- _YOUR TASK_
The records follow. Print, word for word, the first line through the "from mathutils import Vector" line.

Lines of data
--- begin ---
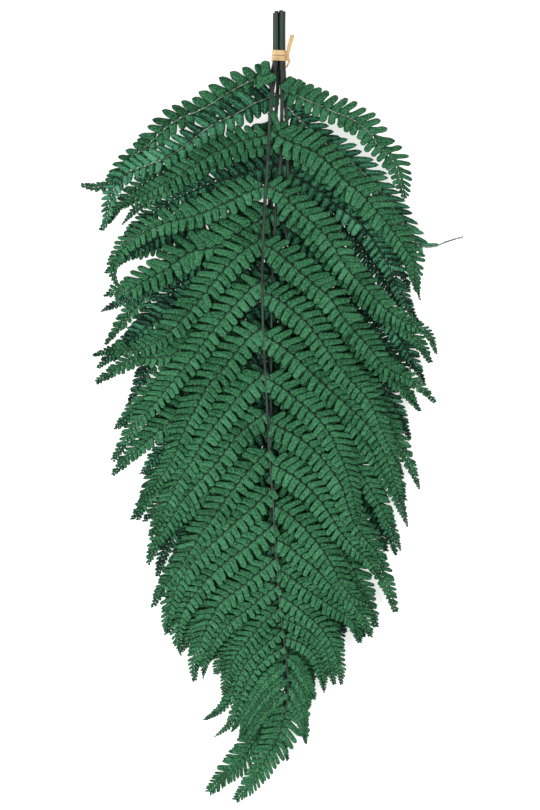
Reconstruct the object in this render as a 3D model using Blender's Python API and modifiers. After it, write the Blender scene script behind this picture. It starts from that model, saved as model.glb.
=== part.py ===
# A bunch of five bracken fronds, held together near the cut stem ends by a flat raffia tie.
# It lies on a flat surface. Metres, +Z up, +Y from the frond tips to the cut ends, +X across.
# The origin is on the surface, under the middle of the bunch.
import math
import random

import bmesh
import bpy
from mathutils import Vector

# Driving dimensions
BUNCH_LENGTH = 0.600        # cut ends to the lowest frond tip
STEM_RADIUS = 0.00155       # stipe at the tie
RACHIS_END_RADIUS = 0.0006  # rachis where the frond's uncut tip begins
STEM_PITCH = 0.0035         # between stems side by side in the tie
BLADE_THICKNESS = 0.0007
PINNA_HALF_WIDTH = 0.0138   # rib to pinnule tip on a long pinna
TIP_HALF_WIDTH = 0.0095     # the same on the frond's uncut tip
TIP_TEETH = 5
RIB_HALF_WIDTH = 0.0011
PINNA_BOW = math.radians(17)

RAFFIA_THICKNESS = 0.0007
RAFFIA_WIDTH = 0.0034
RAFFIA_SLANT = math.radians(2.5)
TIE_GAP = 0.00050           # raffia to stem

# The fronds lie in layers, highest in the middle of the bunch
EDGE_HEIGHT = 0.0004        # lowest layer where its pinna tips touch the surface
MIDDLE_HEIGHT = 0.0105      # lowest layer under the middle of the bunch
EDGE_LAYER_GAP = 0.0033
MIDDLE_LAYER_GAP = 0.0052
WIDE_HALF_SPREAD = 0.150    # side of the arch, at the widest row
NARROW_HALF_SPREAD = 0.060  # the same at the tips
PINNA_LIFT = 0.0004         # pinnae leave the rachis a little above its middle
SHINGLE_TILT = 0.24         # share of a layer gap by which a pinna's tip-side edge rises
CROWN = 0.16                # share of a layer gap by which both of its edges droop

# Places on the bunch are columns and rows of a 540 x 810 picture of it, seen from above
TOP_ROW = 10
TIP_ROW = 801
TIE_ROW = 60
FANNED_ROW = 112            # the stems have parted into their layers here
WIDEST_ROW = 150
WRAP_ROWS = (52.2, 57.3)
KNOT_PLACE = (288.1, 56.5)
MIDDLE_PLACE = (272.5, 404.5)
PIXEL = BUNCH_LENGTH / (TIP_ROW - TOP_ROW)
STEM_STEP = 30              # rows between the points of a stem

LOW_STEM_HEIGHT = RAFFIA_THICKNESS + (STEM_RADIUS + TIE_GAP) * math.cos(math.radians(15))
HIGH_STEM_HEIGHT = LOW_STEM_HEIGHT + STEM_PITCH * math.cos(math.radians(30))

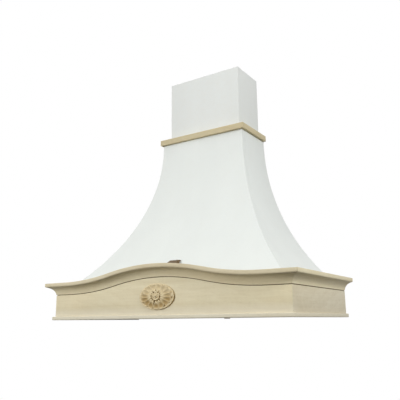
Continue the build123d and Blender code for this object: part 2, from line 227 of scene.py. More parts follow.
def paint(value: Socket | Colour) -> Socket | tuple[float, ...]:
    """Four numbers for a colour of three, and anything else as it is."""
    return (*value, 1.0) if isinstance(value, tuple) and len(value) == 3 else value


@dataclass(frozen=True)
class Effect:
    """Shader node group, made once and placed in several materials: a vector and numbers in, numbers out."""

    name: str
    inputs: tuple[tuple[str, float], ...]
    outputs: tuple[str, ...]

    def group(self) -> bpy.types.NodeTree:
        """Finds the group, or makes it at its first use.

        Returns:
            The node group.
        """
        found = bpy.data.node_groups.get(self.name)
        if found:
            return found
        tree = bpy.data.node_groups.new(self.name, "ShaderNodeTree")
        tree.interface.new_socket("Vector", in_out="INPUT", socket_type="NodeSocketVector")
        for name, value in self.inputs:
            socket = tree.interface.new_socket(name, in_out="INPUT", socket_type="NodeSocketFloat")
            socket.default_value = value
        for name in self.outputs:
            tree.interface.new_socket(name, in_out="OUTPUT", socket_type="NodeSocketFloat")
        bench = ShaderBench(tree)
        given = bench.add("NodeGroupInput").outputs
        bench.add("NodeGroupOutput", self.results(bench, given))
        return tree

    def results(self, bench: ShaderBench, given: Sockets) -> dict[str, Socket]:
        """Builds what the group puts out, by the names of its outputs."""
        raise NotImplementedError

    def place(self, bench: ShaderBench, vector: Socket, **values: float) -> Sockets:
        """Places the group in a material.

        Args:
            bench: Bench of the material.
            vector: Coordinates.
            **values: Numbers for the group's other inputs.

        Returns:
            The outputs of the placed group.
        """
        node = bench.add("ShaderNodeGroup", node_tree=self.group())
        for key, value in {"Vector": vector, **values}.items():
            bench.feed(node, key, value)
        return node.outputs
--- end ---
- _FINAL ANSWER_
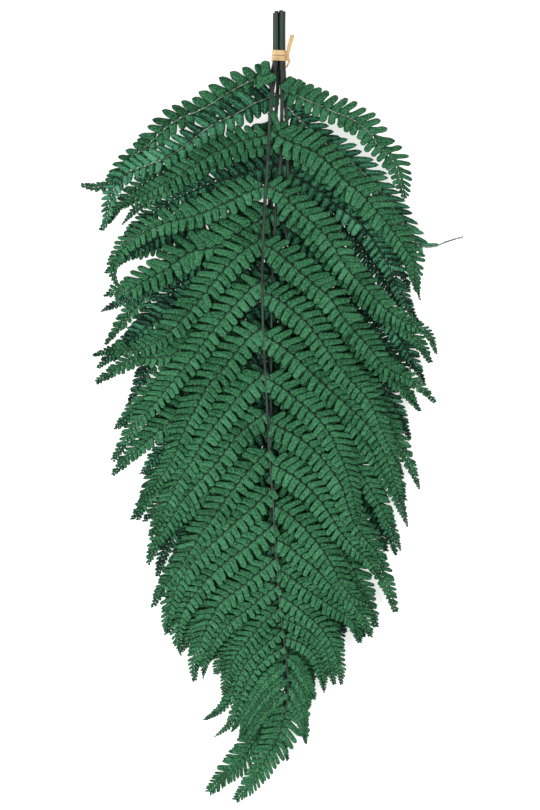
Reconstruct the object in this render as a 3D model using Blender's Python API and modifiers. After it, write the Blender scene script behind this picture. It starts from that model, saved as model.glb.
=== part.py ===
# A bunch of five bracken fronds, held together near the cut stem ends by a flat raffia tie.
# It lies on a flat surface. Metres, +Z up, +Y from the frond tips to the cut ends, +X across.
# The origin is on the surface, under the middle of the bunch.
import math
import random

import bmesh
import bpy
from mathutils import Vector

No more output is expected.